Korra is not the Avatar, but is a portion of the Avatar, with Amon making up the other, spiritual side.



First let’s get the obvious clues out of the way:


1) Amon’s dodging moves are extremely similar to light-footed airbending tactics, especially the “be the leaf” moves Tenzin and his kids had tried to teach Korra. I don’t think it was a coincidence that the latter scene was presented. It could be a significant plot point that ties Amon to airbending and to Aang.

2) Although there’s still heavy debate over whether Amon’s bending-removal method is spirit/energy-bending, chakra-blocking, or advanced chi-blocking, one thing we can all agree on is that he’s a hell of a lot more spiritual than Korra is.

3) Korra cannot airbend no matter how hard she tries and is extremely out of touch with her spiritual side. Even with water, earth, and firebending, her fighting style is relatively unsophisticated, as she’s resorted to the brute, physical side. Her social skills are aggressive and blunt, and so far every fan has described her as a meathead.

4) In his stories, Amon claims to wear his mask because of a firebending attack. But it could instead be because, as a spirit, he has no face.

5) Amon has said that his powers were given to him by the spirits.

6) In Episode 8, Tarrlok seemed a bit too certain when he called Korra a half-baked Avatar who had not figured out airbending. 


In the pilot, two things were immediately established about Korra:


1) She could bend the three non-air elements at an unusually young age. Unlike her Avatar predecessors who had to be told by the White Lotus councilmen that they were the Avatar, Korra’s knew of her innate abilities without such an announcement. She stated her Avatar identity to the White Lotus, not the other way around as it’d always been. There is likely an explanation behind this that is deeper than just a toddler going “I can bend three elements, of course I’m the Avatar!” After all, the ability to bend all four elements have resided in previous Avatars since their birth—they simply didn’t bother attempting to access it until they were informed of their ability…so why did Korra? What spurred her to decide to bend one element after the next, alone, so out of the blue? All of this could be a clue to untypical circumstances surrounding Aang’s death and the reincarnation phase.

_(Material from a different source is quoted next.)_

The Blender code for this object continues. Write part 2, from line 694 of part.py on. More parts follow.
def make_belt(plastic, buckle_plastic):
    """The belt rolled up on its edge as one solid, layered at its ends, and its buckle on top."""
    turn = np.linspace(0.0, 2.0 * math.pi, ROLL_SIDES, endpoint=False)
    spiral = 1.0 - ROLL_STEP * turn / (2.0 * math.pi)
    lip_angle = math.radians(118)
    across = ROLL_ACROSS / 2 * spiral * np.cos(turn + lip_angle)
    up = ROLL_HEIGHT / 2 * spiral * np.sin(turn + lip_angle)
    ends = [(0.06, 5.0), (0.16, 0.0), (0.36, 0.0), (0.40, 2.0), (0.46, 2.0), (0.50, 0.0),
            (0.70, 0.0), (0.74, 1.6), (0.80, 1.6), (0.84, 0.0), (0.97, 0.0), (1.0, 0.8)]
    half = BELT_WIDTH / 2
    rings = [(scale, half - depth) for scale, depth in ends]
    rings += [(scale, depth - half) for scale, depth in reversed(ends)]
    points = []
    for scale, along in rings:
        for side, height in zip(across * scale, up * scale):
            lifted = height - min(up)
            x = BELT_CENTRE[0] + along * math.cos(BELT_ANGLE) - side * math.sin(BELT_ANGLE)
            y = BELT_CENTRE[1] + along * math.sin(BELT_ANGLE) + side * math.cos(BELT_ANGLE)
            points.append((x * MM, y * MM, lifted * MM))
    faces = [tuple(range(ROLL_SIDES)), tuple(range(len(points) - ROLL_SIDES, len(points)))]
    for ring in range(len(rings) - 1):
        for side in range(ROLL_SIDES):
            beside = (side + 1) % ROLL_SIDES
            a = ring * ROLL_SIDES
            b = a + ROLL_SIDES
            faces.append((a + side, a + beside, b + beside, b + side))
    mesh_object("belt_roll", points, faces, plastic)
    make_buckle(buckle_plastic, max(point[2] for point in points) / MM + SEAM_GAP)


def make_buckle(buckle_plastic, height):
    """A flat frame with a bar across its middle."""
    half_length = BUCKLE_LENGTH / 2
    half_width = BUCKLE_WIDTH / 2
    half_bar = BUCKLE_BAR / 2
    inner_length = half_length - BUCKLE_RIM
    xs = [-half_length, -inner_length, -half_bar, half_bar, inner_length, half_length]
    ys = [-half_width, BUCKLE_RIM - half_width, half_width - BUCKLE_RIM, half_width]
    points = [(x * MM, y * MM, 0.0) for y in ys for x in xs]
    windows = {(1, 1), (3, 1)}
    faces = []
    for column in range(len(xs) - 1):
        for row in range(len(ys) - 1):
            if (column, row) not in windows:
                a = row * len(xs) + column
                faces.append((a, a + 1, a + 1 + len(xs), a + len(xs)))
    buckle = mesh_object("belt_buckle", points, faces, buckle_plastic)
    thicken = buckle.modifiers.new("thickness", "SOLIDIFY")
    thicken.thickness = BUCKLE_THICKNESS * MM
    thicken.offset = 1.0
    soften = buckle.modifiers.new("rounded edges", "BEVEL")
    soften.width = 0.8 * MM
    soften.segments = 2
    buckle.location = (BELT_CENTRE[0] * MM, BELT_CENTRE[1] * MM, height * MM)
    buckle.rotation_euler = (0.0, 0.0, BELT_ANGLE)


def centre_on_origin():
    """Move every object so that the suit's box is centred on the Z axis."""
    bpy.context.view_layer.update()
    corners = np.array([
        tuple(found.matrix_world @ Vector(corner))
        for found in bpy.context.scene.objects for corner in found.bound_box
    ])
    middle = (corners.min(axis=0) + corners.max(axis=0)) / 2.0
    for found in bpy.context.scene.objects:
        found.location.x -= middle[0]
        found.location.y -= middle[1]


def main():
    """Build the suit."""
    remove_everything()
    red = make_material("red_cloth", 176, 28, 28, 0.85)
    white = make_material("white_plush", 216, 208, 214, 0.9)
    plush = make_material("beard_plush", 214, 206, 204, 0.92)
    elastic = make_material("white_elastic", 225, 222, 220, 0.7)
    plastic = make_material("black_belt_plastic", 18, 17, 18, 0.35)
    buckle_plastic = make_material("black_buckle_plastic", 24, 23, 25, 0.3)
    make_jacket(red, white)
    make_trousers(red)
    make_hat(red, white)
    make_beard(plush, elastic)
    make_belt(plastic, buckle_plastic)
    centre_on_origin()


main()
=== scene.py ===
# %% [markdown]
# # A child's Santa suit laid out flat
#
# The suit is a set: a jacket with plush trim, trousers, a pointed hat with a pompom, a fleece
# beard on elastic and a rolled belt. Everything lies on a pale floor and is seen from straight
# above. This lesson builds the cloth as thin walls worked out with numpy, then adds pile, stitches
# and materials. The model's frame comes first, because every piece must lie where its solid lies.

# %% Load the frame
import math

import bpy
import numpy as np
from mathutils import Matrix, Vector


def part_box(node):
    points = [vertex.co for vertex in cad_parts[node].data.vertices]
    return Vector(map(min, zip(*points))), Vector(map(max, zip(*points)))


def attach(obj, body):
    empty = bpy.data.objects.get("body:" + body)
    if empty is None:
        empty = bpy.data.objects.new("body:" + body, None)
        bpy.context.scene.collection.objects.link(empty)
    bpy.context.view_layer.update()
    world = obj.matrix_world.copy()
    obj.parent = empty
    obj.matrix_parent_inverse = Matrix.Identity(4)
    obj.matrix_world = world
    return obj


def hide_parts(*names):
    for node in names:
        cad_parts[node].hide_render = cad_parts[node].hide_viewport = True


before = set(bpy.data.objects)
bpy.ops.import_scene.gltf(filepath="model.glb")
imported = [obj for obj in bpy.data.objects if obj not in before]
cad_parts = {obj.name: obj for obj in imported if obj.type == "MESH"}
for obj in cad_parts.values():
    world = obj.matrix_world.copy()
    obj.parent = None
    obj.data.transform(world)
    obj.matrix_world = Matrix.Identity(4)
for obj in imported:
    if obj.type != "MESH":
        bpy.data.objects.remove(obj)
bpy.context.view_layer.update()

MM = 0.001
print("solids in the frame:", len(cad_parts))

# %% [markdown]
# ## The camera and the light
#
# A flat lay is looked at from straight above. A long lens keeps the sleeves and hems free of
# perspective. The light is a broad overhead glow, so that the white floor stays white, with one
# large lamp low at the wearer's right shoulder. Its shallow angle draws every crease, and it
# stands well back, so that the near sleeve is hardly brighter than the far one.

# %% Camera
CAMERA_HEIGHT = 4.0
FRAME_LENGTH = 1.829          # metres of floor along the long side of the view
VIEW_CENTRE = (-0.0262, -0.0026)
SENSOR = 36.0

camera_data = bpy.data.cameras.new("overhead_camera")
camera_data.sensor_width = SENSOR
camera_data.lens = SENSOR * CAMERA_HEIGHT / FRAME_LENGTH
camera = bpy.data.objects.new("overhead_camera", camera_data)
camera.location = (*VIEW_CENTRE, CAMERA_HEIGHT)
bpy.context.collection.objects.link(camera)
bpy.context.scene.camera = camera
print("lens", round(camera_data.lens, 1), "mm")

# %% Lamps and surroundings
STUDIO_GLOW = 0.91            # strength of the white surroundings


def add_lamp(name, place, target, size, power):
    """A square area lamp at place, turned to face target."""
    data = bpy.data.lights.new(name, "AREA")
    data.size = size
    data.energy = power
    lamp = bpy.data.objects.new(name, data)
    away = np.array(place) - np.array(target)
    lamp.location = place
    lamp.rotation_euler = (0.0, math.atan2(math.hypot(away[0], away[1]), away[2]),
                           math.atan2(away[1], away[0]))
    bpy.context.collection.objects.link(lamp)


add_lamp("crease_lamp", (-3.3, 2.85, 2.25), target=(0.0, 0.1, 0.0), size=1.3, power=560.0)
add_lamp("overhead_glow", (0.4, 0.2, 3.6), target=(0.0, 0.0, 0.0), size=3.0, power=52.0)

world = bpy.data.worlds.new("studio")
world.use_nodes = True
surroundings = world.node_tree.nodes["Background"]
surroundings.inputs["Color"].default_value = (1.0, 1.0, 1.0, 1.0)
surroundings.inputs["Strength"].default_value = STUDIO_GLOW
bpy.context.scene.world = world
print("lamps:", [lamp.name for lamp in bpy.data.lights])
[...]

2) Korra could not access or embrace her spiritual side. I believe this was heavily emphasized not just as a plot-driving source of struggle for Korra (i.e. “How will Korra save the world if she can’t even airbend? She must uncover her path and find her destiny, etc., murmur”), but as a key device in the bigger picture (i.e. What if airbending isn’t coming slow to Korra, but is in fact not within her ability at all?) What if she was never born with the spiritual side, because sometime between Aang’s death and Korra’s birth, that energy took a less traditional route?

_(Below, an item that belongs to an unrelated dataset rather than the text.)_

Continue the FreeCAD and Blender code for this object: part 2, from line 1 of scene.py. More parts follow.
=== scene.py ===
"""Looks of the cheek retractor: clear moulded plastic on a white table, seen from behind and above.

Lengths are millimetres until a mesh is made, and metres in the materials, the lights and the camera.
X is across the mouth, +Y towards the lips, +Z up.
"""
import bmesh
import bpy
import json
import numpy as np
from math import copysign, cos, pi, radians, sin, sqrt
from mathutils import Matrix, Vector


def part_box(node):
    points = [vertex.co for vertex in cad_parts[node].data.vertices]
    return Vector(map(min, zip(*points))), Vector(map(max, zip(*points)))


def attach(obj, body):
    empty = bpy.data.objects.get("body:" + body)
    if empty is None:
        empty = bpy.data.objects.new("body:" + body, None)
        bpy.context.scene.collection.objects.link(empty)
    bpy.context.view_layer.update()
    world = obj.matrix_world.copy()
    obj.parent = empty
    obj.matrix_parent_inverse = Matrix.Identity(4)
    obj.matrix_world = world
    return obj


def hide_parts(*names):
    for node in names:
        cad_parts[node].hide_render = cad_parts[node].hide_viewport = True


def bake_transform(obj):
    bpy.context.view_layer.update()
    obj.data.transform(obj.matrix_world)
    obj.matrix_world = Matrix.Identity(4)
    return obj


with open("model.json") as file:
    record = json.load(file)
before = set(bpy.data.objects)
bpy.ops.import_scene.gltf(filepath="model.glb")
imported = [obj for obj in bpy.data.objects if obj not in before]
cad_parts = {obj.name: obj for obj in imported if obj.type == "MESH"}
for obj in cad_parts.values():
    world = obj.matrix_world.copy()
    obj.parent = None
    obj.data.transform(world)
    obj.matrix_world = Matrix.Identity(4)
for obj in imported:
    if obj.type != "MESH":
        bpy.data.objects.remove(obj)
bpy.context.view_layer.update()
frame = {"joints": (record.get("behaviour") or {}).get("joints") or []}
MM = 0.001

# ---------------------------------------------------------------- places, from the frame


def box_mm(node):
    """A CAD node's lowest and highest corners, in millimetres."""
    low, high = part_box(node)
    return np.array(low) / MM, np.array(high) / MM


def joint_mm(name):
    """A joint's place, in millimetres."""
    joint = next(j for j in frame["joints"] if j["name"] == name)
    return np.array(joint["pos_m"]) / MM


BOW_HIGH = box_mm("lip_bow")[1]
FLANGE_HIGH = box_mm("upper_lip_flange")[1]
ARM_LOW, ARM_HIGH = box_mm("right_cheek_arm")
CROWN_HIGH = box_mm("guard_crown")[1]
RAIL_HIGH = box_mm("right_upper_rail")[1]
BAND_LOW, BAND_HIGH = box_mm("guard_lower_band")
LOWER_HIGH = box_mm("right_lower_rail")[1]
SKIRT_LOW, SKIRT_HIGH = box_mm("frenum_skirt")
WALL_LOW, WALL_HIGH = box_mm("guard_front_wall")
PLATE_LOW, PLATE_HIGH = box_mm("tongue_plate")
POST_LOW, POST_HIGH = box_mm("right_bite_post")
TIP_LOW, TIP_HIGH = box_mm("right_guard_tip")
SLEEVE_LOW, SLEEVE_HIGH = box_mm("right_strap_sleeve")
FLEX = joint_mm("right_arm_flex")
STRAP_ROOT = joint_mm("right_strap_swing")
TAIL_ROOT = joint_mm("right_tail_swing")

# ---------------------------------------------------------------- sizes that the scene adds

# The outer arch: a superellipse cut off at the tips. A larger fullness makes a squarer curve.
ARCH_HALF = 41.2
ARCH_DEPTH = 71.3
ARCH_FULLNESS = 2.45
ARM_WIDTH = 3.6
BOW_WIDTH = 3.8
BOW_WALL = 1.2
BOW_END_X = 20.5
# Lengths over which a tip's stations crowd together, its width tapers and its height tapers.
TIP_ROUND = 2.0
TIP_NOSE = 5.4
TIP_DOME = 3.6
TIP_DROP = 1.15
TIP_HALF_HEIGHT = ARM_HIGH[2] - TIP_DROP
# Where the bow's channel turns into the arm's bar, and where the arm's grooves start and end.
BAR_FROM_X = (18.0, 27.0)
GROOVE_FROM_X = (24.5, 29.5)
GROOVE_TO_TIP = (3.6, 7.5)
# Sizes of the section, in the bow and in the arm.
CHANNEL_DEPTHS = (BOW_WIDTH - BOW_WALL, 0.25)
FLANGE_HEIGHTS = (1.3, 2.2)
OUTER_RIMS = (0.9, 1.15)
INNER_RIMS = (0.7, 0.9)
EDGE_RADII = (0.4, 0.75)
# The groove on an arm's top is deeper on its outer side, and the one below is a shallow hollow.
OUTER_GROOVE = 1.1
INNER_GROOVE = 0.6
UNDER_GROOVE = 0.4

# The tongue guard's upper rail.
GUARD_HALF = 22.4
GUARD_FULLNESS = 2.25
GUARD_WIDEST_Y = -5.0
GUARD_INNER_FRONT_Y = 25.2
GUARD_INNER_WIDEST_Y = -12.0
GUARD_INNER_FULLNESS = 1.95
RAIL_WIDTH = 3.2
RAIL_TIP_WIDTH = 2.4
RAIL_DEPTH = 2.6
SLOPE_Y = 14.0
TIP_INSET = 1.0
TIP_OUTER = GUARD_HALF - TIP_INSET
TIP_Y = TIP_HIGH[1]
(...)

The flashbacks/Korra’s visions have to do with Amon, not (at least not only) Tarrlok.

Aang’s warning couldn’t have been about Tarrlok’s bloodbending skills alone. Korra’s flashbacks began long before Tarrlok became a focus of the plot. Then, he was a villain subplot within a villain plot, whose quick rise and fall in two episodes does not justify a series of flashbacks that has driven most of Season One’s speculation.
Add to this, the fact that during each flashback, Amon has either been present or nearby (except when Korra was bloodbent and thrown around in the council room, but who knows, Amon seems like the type to lurk in shadows). If Amon is indeed the spiritual side of the Avatar, it’s possible that Korra’s flashbacks aren’t evidence of her spiritual progression. Rather, Amon could be connecting to Aang’s spirit and channeling Aang’s visions to Korra.

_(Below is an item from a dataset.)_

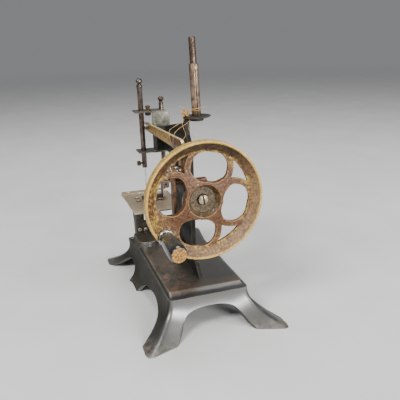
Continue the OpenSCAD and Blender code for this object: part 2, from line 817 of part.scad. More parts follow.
module needle_clamp_screw() {
    color([0.25, 0.22, 0.2])
    on_needle_axis() translate([0, 0, bar_low - bar_z0 + 3.4]) {
        rod_y(0.68, -needle_bar_r - 0.1, -0.85);
        rod_y(0.68, -4, -needle_bar_r);
        rod_y(1.7, -5.4, -3);
    }
}

// ---------- presser ----------
module presser_bar() {
    color([0.4, 0.37, 0.33])
    translate([bar_x, presser_y, 0]) difference() {
        rod_z(presser_r, presser_low, presser_high - 4);
        translate([0, 0, presser_low + 2.2]) rod_x(0.7, 0, 3);
    }
}

module presser_knob() {
    color([0.4, 0.36, 0.32])
    translate([bar_x, presser_y, presser_high]) rotate_extrude() polygon(concat(
        [[0, -4], [1.6, -4], [1.6, -2.6], [1.1, -2.2]],
        [for (a = [-40:20:90]) [2.1 * cos(a), 1.8 * sin(a)]]
    ));
}

collar_z = 97;

module presser_collar() {
    color([0.45, 0.42, 0.38])
    translate([bar_x, presser_y, 0]) difference() {
        rod_z(2.9, collar_z, collar_z + 3);
        rod_z(presser_r, collar_z - 1, collar_z + 4);
    }
}

// Coil spring round the presser bar, drawn as stacked turns joined by a thin tube
spring_low = collar_z + 3.05;
spring_high = bracket_top - sheet - 0.05;

module presser_spring() {
    color([0.4, 0.38, 0.36])
    translate([bar_x, presser_y, 0]) difference() {
        union() {
            rod_z(2.25, spring_low, spring_high);
            for (k = [0:6]) translate([0, 0, spring_low + 0.5 + k * (spring_high - spring_low - 1) / 6])
                rotate_extrude() translate([2.3, 0]) circle(r = 0.45, $fn = 16);
        }
        rod_z(presser_r + 0.15, spring_low - 1, spring_high + 1);
    }
}

foot_low = plate_top + 0.7;

module presser_foot() {
    color([0.6, 0.6, 0.56])
    difference() {
        union() {
            // clamp block on the bar
            block([bar_x - 2.8, presser_y - 2.6, presser_low - 0.2], [bar_x + 2.8, presser_y + 2.6,
                presser_low + 5]);
            // upright and sole
            block([bar_x - 2.8, presser_y - 2.6, foot_low], [bar_x + 2.8, presser_y - 1.4, presser_low]);
            block([bar_x - 5.2, -16.4, foot_low], [bar_x + 5.2, presser_y - 1.4, foot_low + 1]);
        }
        translate([bar_x, presser_y, 0]) rod_z(presser_r, presser_low, presser_low + 6);
        translate([bar_x, presser_y, presser_low + 2.2]) rod_x(0.7, 0, 4);
        translate([bar_x, needle_y, 0]) rod_z(1.6, foot_low - 1, foot_low + 2);
        block([bar_x - 1, -17, foot_low - 1], [bar_x + 1, needle_y, foot_low + 2]);
    }
}

// ---------- feed dog ----------
module feed_dog() {
    color([0.5, 0.48, 0.45])
    union() {
        for (x = feed_slot_x) {
            block([x - 0.85, feed_slot_y[0] + 0.4, plate_top - 3.4], [x + 0.85, feed_slot_y[0] + 9,
                plate_top + 0.05]);
            for (k = [0:4]) feed_tooth(x, feed_slot_y[0] + 0.6 + k * 1.55);
        }
        block([feed_slot_x[0] - 0.85, feed_slot_y[0] + 7.8, plate_top - 3.4],
              [feed_slot_x[1] + 0.85, feed_slot_y[0] + 9, plate_top - 1.6]);
    }
}

module feed_tooth(x, y) {
    translate([x - 0.85, y, plate_top]) rotate([90, 0, 90]) linear_extrude(1.7)
        polygon([[0, 0], [1.4, 0], [1.4, 0.4]]);
}

// ---------- thread tension on the upper ear ----------
tension_r = 0.88;
discs_h = 0.9;
tension_spring_h = 0.9;

module tension_stud() {
    color([0.55, 0.5, 0.4])
    translate([tension_x, tension_y, 0]) {
        rod_z(tension_r, bracket_top - sheet, bracket_top + 3.6);
        // knob under the ear
        translate([0, 0, bracket_top - sheet - 2.4]) rotate_extrude() polygon([
            [0, 0], [1.5, 0], [2.1, 0.6], [2.1, 1.6], [1.5, 2.4], [0, 2.4]
        ]);
    }
}

module tension_discs() {
    color([0.68, 0.62, 0.5])
    translate([tension_x, tension_y, bracket_top]) difference() {
        rotate_extrude() polygon([
            [0, 0], [1.2, 0], [2.2, 0.25], [2.2, 0.35], [1.3, 0.45], [2.2, 0.55], [2.2, 0.65],
            [1.2, discs_h], [0, discs_h]
        ]);
        rod_z(0.95, -1, 2);
    }
}

module tension_spring() {
    color([0.5, 0.48, 0.45])
    translate([tension_x, tension_y, bracket_top + discs_h]) difference() {
        union() {
            rod_z(1.25, 0, tension_spring_h);
            for (k = [0:1]) translate([0, 0, 0.22 + k * 0.46])
                rotate_extrude() translate([1.3, 0]) circle(r = 0.22, $fn = 16);
        }
        rod_z(1, -1, 3);
    }
}

module tension_nut() {
    color([0.62, 0.5, 0.26])
    translate([tension_x, tension_y, bracket_top + discs_h + tension_spring_h + 0.1]) difference() {
        union() {
            rod_z(1.3, 0, 0.4);
            rod_z(1.7, 0.3, 1.4);
        }
        rod_z(tension_r + run, -1, 4);
        for (a = [0:30:330]) rotate(a) translate([1.8, 0, 0]) rod_z(0.22, 0, 3);
    }
}

// ---------- spool ----------
disc_low = 0.3;       // the disc leans with the pin, so its middle stands off the ear
disc_top = disc_low + 1;

module spool_disc() {
    color([0.12, 0.11, 0.1])
    on_spool_axis() difference() {
        rotate_extrude() polygon([
            [0, disc_low], [spool_disc_r - 1, disc_low], [spool_disc_r, disc_low + 0.5],
            [spool_disc_r, disc_top - 0.2], [spool_disc_r - 0.8, disc_top], [0, disc_top]
        ]);
        rod_z(1.25, -1, 3);
    }
}

module spool_pin() {
    color([0.3, 0.22, 0.18])
    on_spool_axis() {
        rod_z(1.23, -ear_t + 0.2, 3);
        rotate_extrude() polygon([
            [0, disc_top + 0.02], [spool_rod_r, disc_top + 0.02], [spool_rod_r, spool_pin_len - 0.4],
            [spool_rod_r - 0.4, spool_pin_len], [0, spool_pin_len]
        ]);
    }
}

sleeve_low = disc_top + 0.1;

// Rolled tube with an open seam
module spool_sleeve() {
    color([0.5, 0.38, 0.3])
    on_spool_axis() difference() {
        rod_z(spool_rod_r + 0.8, sleeve_low, sleeve_low + sleeve_len);
        rod_z(spool_rod_r + run, sleeve_low - 1, sleeve_low + sleeve_len + 1);
        block([0, -0.25, sleeve_low - 1], [4, 0.25, sleeve_low + sleeve_len + 1]);
    }
}

// Loose turns of thread lying on the disc
module old_thread() {
    color([0.75, 0.65, 0.45])
    on_spool_axis() translate([0, 0, disc_top + 0.75])
        rotate_extrude() translate([6.2, 0]) circle(r = 0.7, $fn = 24);
}

base();
arm();
arm_screws();
head_bracket();
bracket_screws();
pedestal();
pedestal_screws();
cloth_plate();
plate_screws();
axle_stud();
lever_screw();
looper_screw();
spool_disc();
spool_pin();
old_thread();
tension_stud();
tension_discs();
tension_spring();
tension_nut();
handwheel();
eccentric();
handle_pin();
handle_barrel();
handle_ferrule();
needle_lever();
lever_link_pin();
drive_link();
looper_link_pin();
looper_lever();
looper();
looper_rivet();
needle_bar();
needle_drive_stud();
needle();
needle_clamp_screw();
presser_bar();
presser_knob();
presser_collar();
presser_spring();
presser_foot();
feed_dog();
slide_plate();
spool_sleeve();
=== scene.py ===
"""Looks of the toy hand-crank sewing machine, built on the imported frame. Shape numbers are in millimetres."""

import json
import math
import random

import bmesh
import bpy
import numpy as np
from mathutils import Matrix, Vector, noise


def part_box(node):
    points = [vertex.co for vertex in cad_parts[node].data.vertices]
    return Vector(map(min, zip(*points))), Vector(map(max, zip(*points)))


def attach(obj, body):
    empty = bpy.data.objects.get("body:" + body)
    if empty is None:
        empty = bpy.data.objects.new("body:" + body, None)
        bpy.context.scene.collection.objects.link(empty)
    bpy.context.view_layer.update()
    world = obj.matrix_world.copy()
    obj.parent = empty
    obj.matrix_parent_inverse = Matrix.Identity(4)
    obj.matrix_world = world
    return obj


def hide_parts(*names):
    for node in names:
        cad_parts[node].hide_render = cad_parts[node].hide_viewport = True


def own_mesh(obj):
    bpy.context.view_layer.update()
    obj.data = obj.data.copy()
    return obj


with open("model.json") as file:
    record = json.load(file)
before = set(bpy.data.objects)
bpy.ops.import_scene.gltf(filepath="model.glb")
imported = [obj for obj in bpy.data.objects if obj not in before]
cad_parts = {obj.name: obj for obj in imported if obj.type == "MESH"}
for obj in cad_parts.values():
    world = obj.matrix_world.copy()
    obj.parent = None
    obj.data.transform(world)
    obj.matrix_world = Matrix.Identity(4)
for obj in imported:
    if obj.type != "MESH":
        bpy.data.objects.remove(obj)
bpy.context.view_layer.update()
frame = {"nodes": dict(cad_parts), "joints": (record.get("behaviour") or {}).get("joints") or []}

MM = 0.001
SMOOTH_ANGLE = math.radians(38)
JOINTS = {j["name"]: j for j in frame["joints"]}
scene = bpy.context.scene


# ---------------------------------------------------------------- places read from the frame
def low_high(node):
    """Lowest and highest corner of a CAD node, in millimetres."""
    low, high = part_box(node)
    return low / MM, high / MM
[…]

After Korra saw the flashbacks, she focused on Yakone’s bloodbending, but overlooked Aang’s removal of Yakone’s bending and the nature of the events leading up to it. Yakone had been defeated, defamed, and had no sensible path to take. His response? “Well, might as well bloodbend everyone in the room.” He subsequently vowed to escape and start a new life elsewhere, and immediately this plan was interrupted by having his bending taken away by Aang. Replace the courtroom with the council room, and Aang with Amon, and the situations are identical, even in pace. The visions may have been communicating that Amon’s key ability is the result of having obtained Aang’s spiritual side. Other characters such as Tenzin have remarked in shock that only the Avatar is capable of removing one’s bending, and that much could still be true.
To be fair, it wasn’t until after Korra’s visions that Amon removed Tarrlok’s bending skills. So perhaps upon reflection, Korra will make the connection.


To conclude, I currently imagine the finale to involve Korra and Amon in a one-on-one battle, trying to absorb each other, each one hoping to become the fully-realized Avatar. Korra wins and Amon crumples to a heap of cloak and copper on the ground. 


Endnote:

I know a lot of people have read similar theories and retorted with the canonical restriction that only the Avatar is capable of multi-bending elements, and that breaking such a rule would be poor writing, and I’LL NEVER WATCH OR READ ANYTHING BRYKE PRODUCES AGAIN. Okay, I get that. But if this issue is inspected from within the story itself, there’s no universal rule or restriction that only one person can possess the power of all four elements, or that all four elements can only reside in one person. Rather, this was simply how things developed long ago in Avatarland, and as a result the four elements and their nations became balanced in an organic way. Things came to be, without rigid boundaries.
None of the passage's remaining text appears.